-- Data listing --
┄┄┄┄┄┄

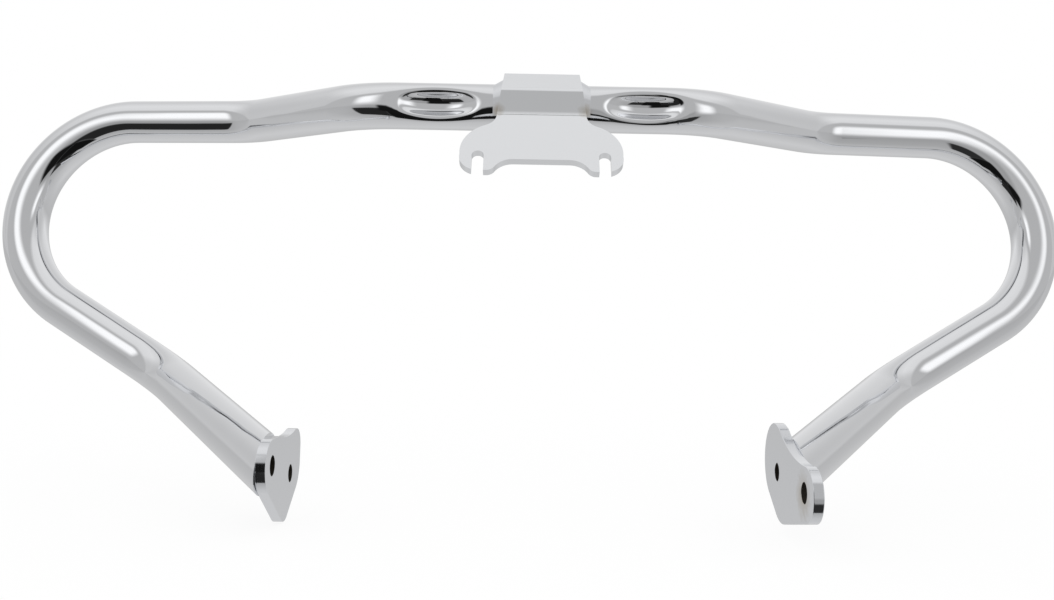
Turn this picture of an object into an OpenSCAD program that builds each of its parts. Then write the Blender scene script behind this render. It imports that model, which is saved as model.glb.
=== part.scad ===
// Motorcycle crash bar (engine guard), chromed steel, millimetres.
// X runs along the bar, to the right as seen from the front; -Y is the front; Z is up.
// The origin is where the bracket is bolted: on the back of its lower plate, midway between
// the round ends of its two open slots. The modules draw about the axis of the tube, and
// placed() moves each one to that frame.

/* [Tube] */
// outside diameter, one and a quarter inches
tube_diameter = 31.75; // [28:0.25:36]
// wall of the tube
tube_wall = 2.4; // [1.6:0.1:3.2]

/* [Bending table, from the middle outwards] */
// straight from the middle of the bracket to the first bend on the left
left_middle = 97.5; // [94:0.5:106]
// the same on the right
right_middle = 85.5; // [84:0.5:98]
// radius of the first bend, at the axis
step_radius = 70; // [60:1:90]
// the first bend takes the tube back by this angle
step_angle = 37.5; // [28:0.5:44]
// sloping straight, left
left_slope = 83.5; // [70:0.5:100]
// sloping straight, right
right_slope = 87; // [70:0.5:100]
// radius of the bend that turns the tube outwards again
return_radius = 60; // [50:1:80]
// angle of that bend
return_angle = 31.2; // [24:0.2:36]
// straight on top, before the loop
top_length = 75; // [60:1:95]
// radius of the big loop
loop_radius = 78.5; // [66:0.5:90]
// angle of the loop
loop_angle = 150.5; // [140:0.5:156]
// turn of the plane of the loop about the tube
loop_turn = 77; // [70:1:84]
// lower straight, after the loop
lower_length = 74; // [60:1:86]
// radius of the last bend
leg_radius = 70; // [56:1:80]
// angle of the last bend
leg_angle = 39.5; // [30:0.5:44]
// turn of its plane about the tube
leg_turn = -89; // [-96:1:-82]

/* [Dishes, pressed into the front of the tube] */
// from the middle of the bracket to the centre of each dish
dish_half_spacing = 71; // [68:0.5:76]
// depth below the crown of the tube
dish_depth = 9; // [6:0.5:10]
// half of the length of the mouth along the tube
dish_half_length = 24; // [20:0.5:26]
// rounding of the press tool across the tube
dish_nose = 7.5; // [6:0.25:9]
// depth of the wide shallow press that turns the rim in
rim_depth = 2.2; // [1:0.1:3]
// how much further than the mouth the turned rim reaches
rim_reach = 4; // [2:0.5:6]
// rounding of the wide press
rim_nose = 13; // [10:0.5:16]

/* [Bracket, bent from plate over the front of the tube] */
// thickness of the plate
bracket_thickness = 5; // [3:0.25:6]
// half of the width at the top edge
bracket_top_half = 25.6; // [20:0.2:30]
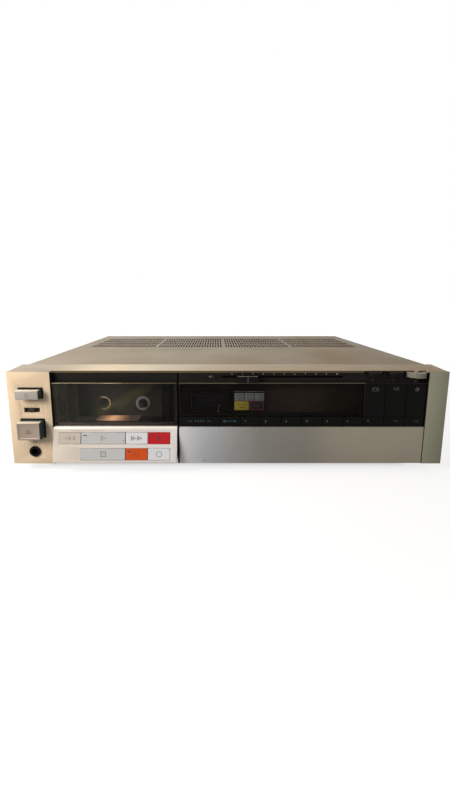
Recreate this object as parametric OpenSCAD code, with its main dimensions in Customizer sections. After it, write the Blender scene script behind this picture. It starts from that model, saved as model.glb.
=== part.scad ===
// Stereo cassette deck receiver: a low, full-width component with a bottom-hinged cassette door,
// a drop-down control flap, sprung keys, thumbwheels and a sliding volume control.
// Millimetres, +Z up, the front faces -Y. The origin is on the surface it stands on, under its middle.

/* [Cabinet] */
// Depth from the end panels' faces to the rear panel
cabinet_d = 335; // [320:1:350]
// Depth of the moulded front bezel
bezel_d = 33; // [31:1:35]
// How far the cover's sides lie inside the bezel's ends
cover_inset = 5; // [3:0.5:7]
// Thickness of the sheet steel
sheet_t = 1.2; // [0.8:0.1:1.6]
// Wall thickness of the moulded pieces
wall_t = 2; // [1.6:0.1:2.4]
// Height of the feet
foot_h = 10; // [8:0.5:14]
// Radius of the feet
foot_r = 17; // [12:1:22]
// Distance of the feet from the cabinet's sides and ends
foot_inset = 52; // [46:1:70]

/* [Front layout, across] */
// Width of the left end panel
left_panel_w = 41.8; // [40:0.2:46]
// Width of the cassette door's bay
door_bay_w = 123.2; // [121:0.2:128]
// Gap between the cassette door and the display side
split_gap = 1.8; // [1.4:0.1:2.4]
// Width of one key column on the display side
column_w = 20.333; // [19.5:0.1:21]
// Width of the right end panel
right_panel_w = 19.2; // [16:0.2:24]
// Distance of the left panel's controls from the door's bay
controls_inset = 19.4; // [17.6:0.2:20.4]

/* [Front layout, upwards] */
// Height of the flap
flap_h = 38.5; // [37:0.5:42]
// Height of the low key row
low_key_h = 9.9; // [9:0.1:12]
// Height of the display window and the source keys
window_h = 34.5; // [33:0.5:38]
// Height of the black strip above the window
strip_h = 9.1; // [9:0.1:11]
// Thickness of the bezel's top lip
lip_t = 2.2; // [2:0.1:3]
// Rise from the lip to the cover's top
crown_rise = 1.6; // [1:0.1:2.4]

/* [Front layout, in depth] */
// How far the window and keys lie behind the end panels
face_set = 1.5; // [1:0.1:2.5]
// How far the black strip and the top lip lie behind the end panels
strip_set = 6.5; // [5.5:0.1:7.5]
// Thickness of the two smoked windows
pane_t = 3; // [2:0.1:3.5]
// Thickness of the ledge above the windows
ledge_t = 1.2; // [1:0.1:1.6]

/* [Cassette door] */
// Angle that the door opens to
door_open = 28; // [20:1:30]
// How far the transport panel leans out at its foot
panel_lean = 7.7; // [6:0.1:9]
// Distance of the transport panel's foot above the cabinet's bottom edge
panel_rise = 3.7; // [3:0.1:5]
// Margin left of the transport keys
transport_left = 5.9; // [4:0.1:8]
// Margin right of the transport keys
transport_right = 6.5; // [4:0.1:8]
// Height of the transport keys along the panel
transport_key_h = 11.3; // [10:0.1:12]
// Radius of the door's and the flap's hinge pins
hinge_r = 1.5; // [1.2:0.1:1.8]

/* [Tape transport] */
// Depth of the deck plate's face behind the end panels
deck_set = 38; // [37:0.5:40]
// Radius of the reel tables
reel_r = 8.2; // [7:0.1:9]
// Radius of the capstan
capstan_r = 1.25; // [1:0.05:1.5]
// Radius of the pinch roller
roller_r = 6; // [5:0.1:6.5]
// How far the head bridge rises to the tape
head_lift = 6; // [4:0.5:6]
// Radius of the flywheel
flywheel_r = 21; // [17:0.5:21.5]

/* [Keys and buttons] */
// Gap round a key cap
key_gap = 0.3; // [0.2:0.05:0.4]
// Travel of the keys on the display side
key_travel = 0.8; // [0.5:0.1:1]
// Travel of the transport keys
transport_travel = 0.9; // [0.5:0.1:1]
// Radius of the keys' guide posts
post_r = 1.4; // [1:0.1:1.6]
// Width of the power and eject buttons
button_w = 22; // [20:0.2:24]
// Height of the power button
power_h = 8.9; // [8:0.1:10]
// Height of the eject button
eject_h = 17.4; // [16:0.2:19]
// How far the power button stands out
power_reach = 9; // [7:0.5:9.5]
// How far the eject button stands out
eject_reach = 11; // [10:0.5:12]
// Travel of the power and eject buttons
button_travel = 4; // [3:0.5:5]
// Travel of the timer switch to each side
timer_travel = 4.4; // [3:0.2:4.6]

/* [Volume and tone] */
// Travel of the volume slider
volume_travel = 103.4; // [90:0.2:106]
// Width of the volume knob
volume_w = 21.2; // [18:0.2:24]
// Radius of the bass and treble wheels
tone_r = 8; // [7.4:0.1:8.6]
// Radius of the balance wheel
balance_r = 9; // [8:0.1:9.2]
// Thickness of the three wheels
wheel_t = 4.9; // [4:0.1:5.1]

/* [Vents] */
// Columns of slots in each of the four groups
vent_cols = 24; // [12:1:24]
// Rows of slots
vent_rows = 4; // [2:1:4]
// Distance between the columns
vent_pitch = 3.84; // [3.4:0.02:3.9]
// Width of a slot
vent_w = 2; // [1.4:0.1:2.4]
// Length of a slot
vent_l = 22; // [16:0.5:24]
// Distance between the rows
vent_row_pitch = 28.75; // [26:0.25:30]
// Depth of the first row's centre behind the end panels
vent_set = 187; // [170:1:195]

/* [Rear] */
// How far the rear terminals stand out
rear_reach = 11; // [9:0.5:12]
// Radius of a phono socket's sleeve
phono_r = 4.1; // [3.9:0.1:4.4]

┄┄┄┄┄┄

-- Task statement --
Each line in the listing above that contains "OpenSCAD" should be copied.

-- Answer to this problem --
Turn this picture of an object into an OpenSCAD program that builds each of its parts. Then write the Blender scene script behind this render. It imports that model, which is saved as model.glb.
Recreate this object as parametric OpenSCAD code, with its main dimensions in Customizer sections. After it, write the Blender scene script behind this picture. It starts from that model, saved as model.glb.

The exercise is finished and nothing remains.